In Leaping Lurcher, my eyes always draw to the dog’s feet, just barely clearing the fence. Over the years, I marveled at the lines of tail and paws, the straight neck and forward-looking head. And yes, the sense of vastness surrounding the dog. Godwin’s image reconnected me to my original sense of awe and mystery for all the things that animals can do that humans cannot. I could see the triumph for the dog and the artist all at once. I wondered how she managed to do so much in a single shot.
I’ve read that Godwin photographed the same material over and over trying to get it just right, and so I wonder if she somehow got the dog to run back and forth over that fence all day long until she took this shot, or if it was simply her brilliance (combined with luck) that she was able to capture this lurcher in a fleeting second in full animal power and beauty. I envied her and wondered whether somewhere within my 80,000-word book I could do something similar.
This lurcher reminded me again and again that animals need and deserve to be from the suffering we inflict on them, and freedom to be who they are. Of course the photo spoke to my own desire for freedom, too. I wanted to be set free of depression.

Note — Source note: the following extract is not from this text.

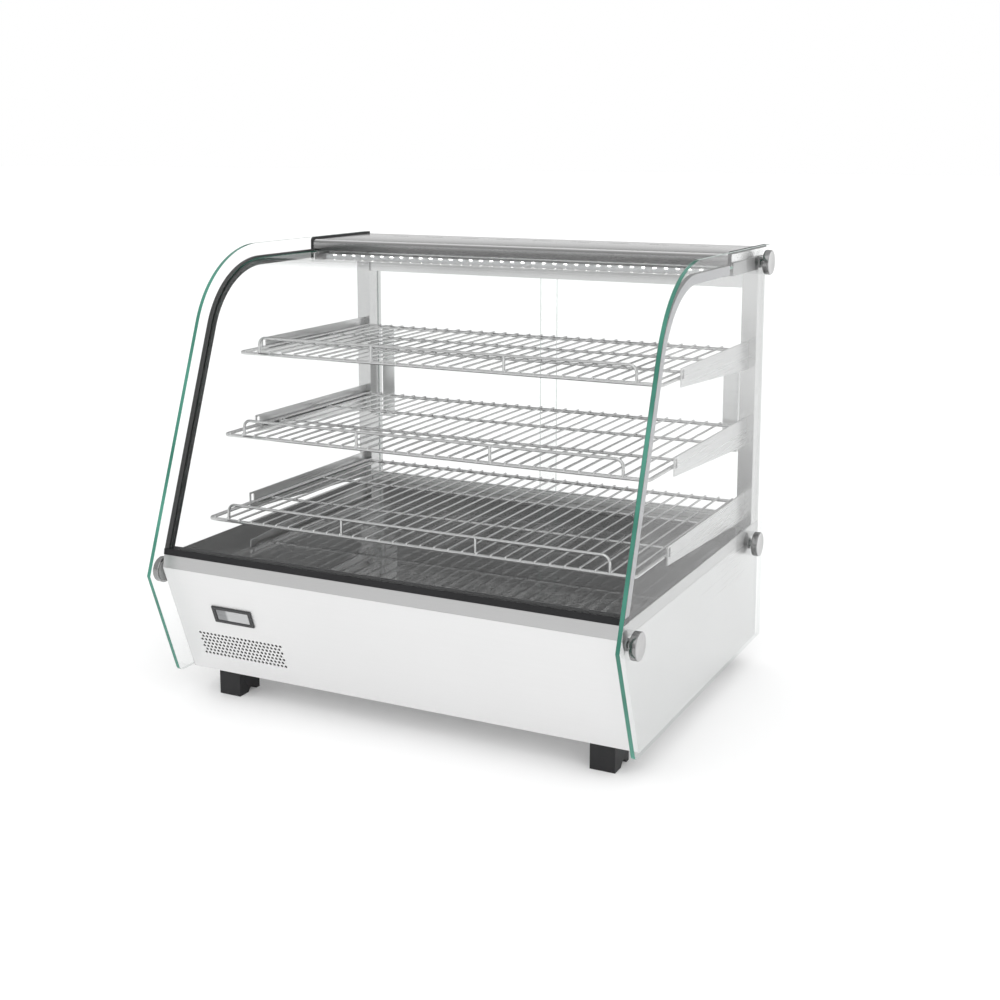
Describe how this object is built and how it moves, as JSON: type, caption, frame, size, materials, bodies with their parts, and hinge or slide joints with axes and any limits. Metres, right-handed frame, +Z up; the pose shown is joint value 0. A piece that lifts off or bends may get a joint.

When we write, we do not construct metaphors to suit our purposes. Rather, we hope they reveal themselves to us over time simply because they exist. In her leaping lurcher, Godwin revealed not only the vastness, but also a certain beautiful unknowability of animals and the natural world. And in this way, she helped me find again my own sense of wonder and why I became a writer in the first place. The Leaping Lurcher—along with a lot of help from family and friends—gave me the energy I needed to continue the marathon. It is still a mystery to me how exactly these things work. But I know that my book came to exist in the air and space under that animals legs and in the sky above her back. And it is in this land and sky and light of Godwin’s Britain—a country I’ve never been to—that somehow she set me free.